Turbulent characteristics of a shallow convective internal boundary layer

Turbulent characteristics of a 50 to 100 m deep convective internal boundary layer (I.B.L.) have been studied. The data were gathered at a flat coastal site (Näsudden on the island of Gotland, Sweden) during three consecutive days in May 1980 which were characterized by a steady, very stable stratified marine approach flow. The site is situated on a flat area ca. 1500 m from the shoreline. Only daytime runs have been analysed in the present paper. The sensible heat flux at the ground was typically 200 W m^-2 and was found to decrease more or less linearly with height throughout the I.B.L., being slightly negative at greater heights. The momentum flux was also found to decrease with height, but nevertheless shear production of turbulent kinetic energy was found to be large throughout the entire I.B.L. The analysis shows that the turbulent regime has a mixed character.
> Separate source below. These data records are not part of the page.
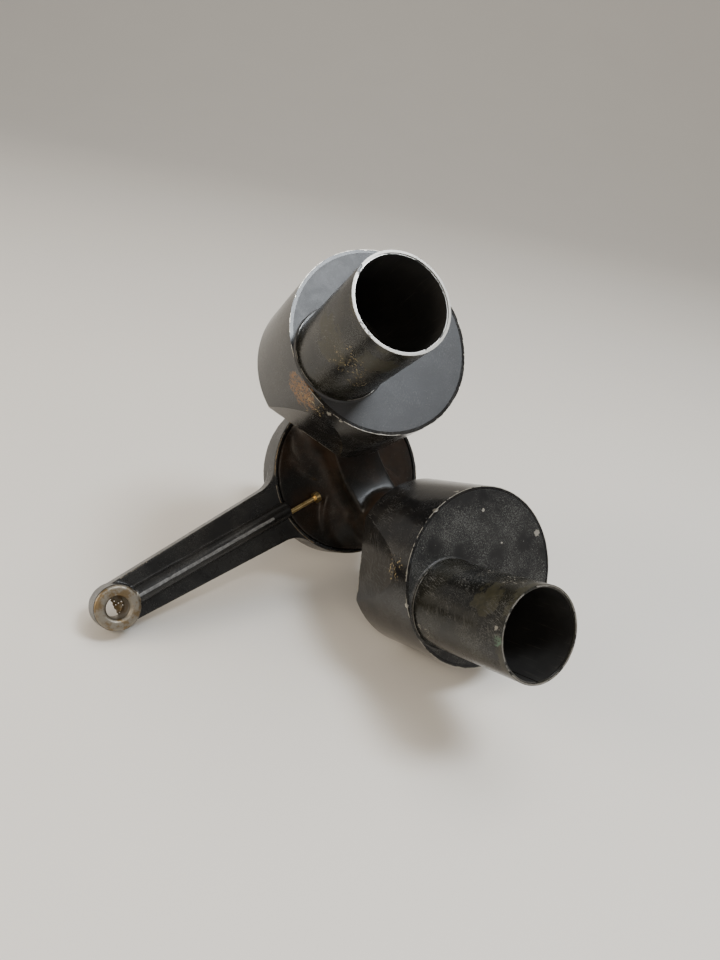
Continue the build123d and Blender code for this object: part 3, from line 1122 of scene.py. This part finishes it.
class Carrier:
    """The ring, its arm and the boss, with the locating pin and the ring's grub screws."""

    def __init__(self, head: HeadFrame, sizes: CarrierSizes = CarrierSizes()) -> None:
        """Finds the arm's line and the ring's middle.

        Args:
            head: The head's frame.
            sizes: The carrier's sizes.
        """
        self.head = head
        self.sizes = sizes
        mount = head.mounts["arm_bore"]
        axis = Vector(mount["axis"]).normalized()
        middle = Vector(mount["pos_m"])
        casting = RoundPart.of("body_casting", head.axis * -1, head.eye)
        ring_middle = casting.top.origin
        lift = (middle - ring_middle).dot(axis)
        self.centre = ring_middle + axis * lift
        run = middle - self.centre
        self.along = run.normalized()
        self.side = axis.cross(self.along)
        self.boss = Axial(middle + axis * (sizes.boss_length / 2 * MM), axis, self.side)

    def blade_point(self, reach: float, aside: float, lift: float) -> Vector:
        """A point on the arm.

        Args:
            reach: Distance from the ring's axis towards the boss, in millimetres.
            aside: Distance to the side of the arm's middle line.
            lift: Height above the blade's front face.

        Returns:
            The point in metres.
        """
        level = self.boss.origin + self.boss.axis * ((lift - self.sizes.boss_rise) * MM)
        return level + self.along * ((reach - self.sizes.reach) * MM) + self.side * (aside * MM)

    def build(self) -> bpy.types.Object:
        """Makes the cast copy of the carrier and dresses everything on it.

        Returns:
            The carrier's new object.
        """
        size = self.sizes
        nodes = ("carrier_ring", "carrier_arm")
        piece = CastCopy("carrier_cast", nodes, size.voxel, size.passes).build()
        self.dress(piece)
        return piece

    def dress(self, piece: bpy.types.Object) -> None:
        """Gives the carrier, the pin and the screws their finishes.

        Args:
            piece: The carrier's object.
        """
        size = self.sizes
        ring = Axial(self.blade_point(0, 0, 0), self.boss.axis, self.side)
        edges = []
        for sign in (-1, 1):
            root = self.blade_point(size.edge_start, sign * size.blade_half_root, 0)
            tip = self.blade_point(size.edge_end, sign * size.blade_half_tip, 0)
            edges.append(Line(width=0.24, ragged=0.10, grain=0.6, broken=0.45, start=root, end=tip))
        # The rib's crest line is partly rubbed paint and partly a painted highlight: a pale grey
        # line laid where the lamps' glint runs along the crest.
        crest_wear_and_highlight = Line(
            width=0.55,
            ragged=0.12,
            grain=2.4,
            start=self.blade_point(size.rib_start, 0, size.rib_crest),
            end=self.blade_point(size.rib_end, 0, size.rib_crest),
        )
        face = Cap(
            width=0.10,
            ragged=0.03,
            frame=self.boss,
            radius=size.boss_radius,
            height=-size.bevel,
        )
        bore = Cap(
            width=0.10,
            ragged=0.0,
            frame=self.boss,
            radius=size.bore_radius,
            height=-size.boss_length,
        )
        shoulder = Ring(
            width=0.16,
            ragged=0.10,
            grain=1.4,
            broken=0.35,
            frame=ring,
            radius=size.ring_radius - 0.25,
        )
        paint = Paint(
            coat=(0.007, 0.0072, 0.0075),
            drift=(0.012, 0.0115, 0.011),
            gloss=0.29,
            gloss_drift=0.14,
            peel_size=1.0,
            peel_depth=0.009,
            lacquer=0.03,
            bare=(0.165, 0.158, 0.142),
            bare_gloss=0.44,
            speck_tint=(0.24, 0.21, 0.16),
            mirror=0.26,
            worn=(face, bore, shoulder, *edges),
            # the rubbed tint here is the pale grey of the crest's painted highlight over rubbed
            # paint
            rubbed=(crest_wear_and_highlight,),
            rubbed_tint=(0.17, 0.175, 0.18),
            tarnish=0.8,
        )
        dress(piece, paint.material("arm_enamel"))
        brass = Metal(tint=(0.66, 0.50, 0.24), tarnish=(0.22, 0.13, 0.05), grain=self.along)
        dress(NODES["locating_pin"], brass.material("pin_brass"))
        steel = Metal(tint=(0.24, 0.24, 0.25), tarnish=(0.10, 0.08, 0.07), gloss=0.38)
        dress(NODES["ring_screws"], steel.material("ring_screw_steel"))


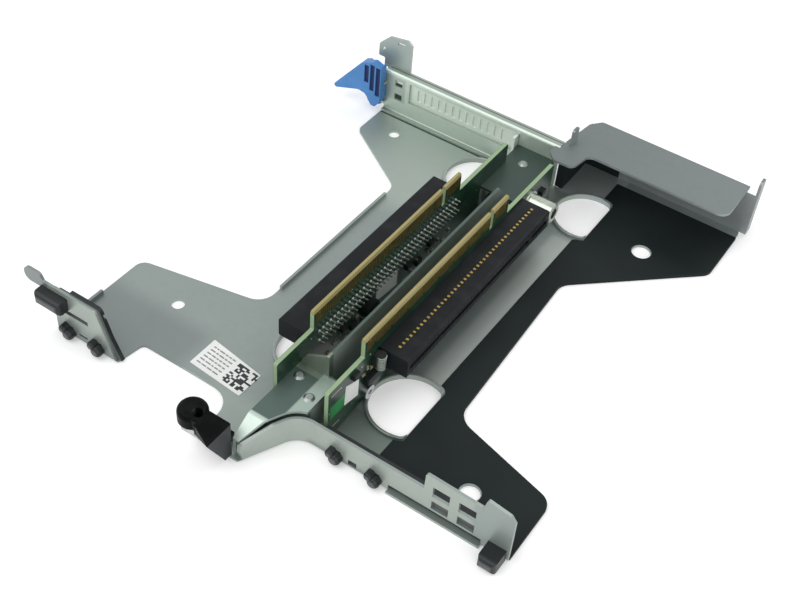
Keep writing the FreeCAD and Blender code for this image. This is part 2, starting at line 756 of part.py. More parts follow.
def side_screw(x, y, z, direction):
    """A screw along X whose head bears on the plane x and whose shank runs inwards."""
    grip = BOARD_T + SCREW_GRIP
    head = rod((x, y, z), (-direction, 0, 0), SCREW_HEAD_R, SCREW_HEAD_H)
    shank = rod((x, y, z), (direction, 0, 0), SCREW_R, grip)
    recess = rod((x - direction * SCREW_HEAD_H, y, z), (direction, 0, 0), 0.9, 0.8)
    return join(head, shank).cut(recess)


def make_board_screws():
    """Screws that hold both boards to the divider."""
    outer = BOARD_FACE_X + BOARD_T
    screws = []
    for side, y, z in board_screw_places():
        if side == "left":
            screws.append(side_screw(-outer, y, z, 1))
        else:
            screws.append(side_screw(outer, y, z, -1))
    return group(screws)


def rear_wall_section():
    """Side view of the left rear wall: foot, wall and top return in one strip."""
    foot_y = WALL_FRONT_Y - FOOT_DEPTH
    back = WALL_FRONT_Y + SHEET
    return_y = WALL_FRONT_Y + RETURN_DEPTH
    return [
        (foot_y, SHEET, 0),
        (back, SHEET, BEND_R),
        (back, WALL_TOP - SHEET, 0.3),
        (return_y, WALL_TOP - SHEET, 0),
        (return_y, WALL_TOP, 0),
        (WALL_FRONT_Y, WALL_TOP, BEND_R),
        (WALL_FRONT_Y, 2 * SHEET, 0.3),
        (foot_y, 2 * SHEET, 0),
    ]


def latch_ear(z):
    """A flat ear that carries the latch pin, folded out of the wall's end."""
    reach = box(PIN_X, REAR_LEFT_X + 1, PIN_Y - EAR_R, PIN_Y + EAR_R, z, z + SHEET)
    end = rod((PIN_X, PIN_Y, z), (0, 0, 1), EAR_R, SHEET)
    return reach.fuse(end)


def make_rear_wall():
    """Left rear wall with its card slot, upright tab and the latch's two ears."""
    wall = panel_yz(rear_wall_section(), REAR_LEFT_X, WALL_RIGHT_X)
    tab_y = WALL_FRONT_Y + RETURN_DEPTH - SHEET
    low = WALL_TOP - SHEET
    tab = panel_xz([
        (-74.7, low, 0),
        (-62.6, low, 0),
        (-62.6, TAB_PLATE_TOP - 1.6, 0.5),
        (-64.4, TAB_PLATE_TOP, 0.8),
        (-73.0, TAB_PLATE_TOP - 1.4, 1.0),
        (-77.6, TAB_PLATE_TOP - 6.0, 1.0),
        (-77.6, WALL_TOP + 2.8, 0.5),
        (-74.7, WALL_TOP + 2.8, 0.5),
    ], tab_y, tab_y + SHEET)
    ears = [latch_ear(z) for z in EAR_Z]
    body = join(wall, tab, *ears)
    behind = WALL_FRONT_Y + SHEET + 1
    cutters = [box(SLOT_LEFT_X, SLOT_RIGHT_X, WALL_FRONT_Y - 1, behind, SLOT_BOTTOM, SLOT_TOP)]
    for z in (8.0, 14.2):
        cutters.append(box(-67.2, -63.8, WALL_FRONT_Y - 1, behind, z, z + 2.8))
    cutters.append(box(-69.2, -65.8, tab_y - 1, tab_y + 2, 31.0, 32.0))
    cutters.append(rod((-75.4, tab_y - 1, 26.6), (0, 1, 0), 0.7, SHEET + 2))
    cutters.append(rod((PIN_X, PIN_Y, 0), (0, 0, 1), PIN_R, WALL_TOP))
    return body.cut(cutters)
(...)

Certain characteristics, such as the rate of growth of the I.B.L., appear to be almost entirely controlled by mechanical turbulence, while others, notably temperature variance and the spectrum of vertical velocity, scale remarkably well with w _* and z _i, in accordance with the results found in fully convective conditions during the experiments at Minnesota and Aschurch. Other turbulent characteristics, such as spectra of the horizontal wind components measured near the top of the I.B.L. tend to adhere to mixed-layer scaling in the high frequency range, exhibiting much increased energy in the lower (reduced) frequency range. Spectra of the velocity components from 10 m are shown to be in general agreement with findings from ‘ideal’, homogeneous sites (Kansas) when properly normalized, although the low frequency part of u- and v-spectra are slightly reduced compared to the case with deep convection.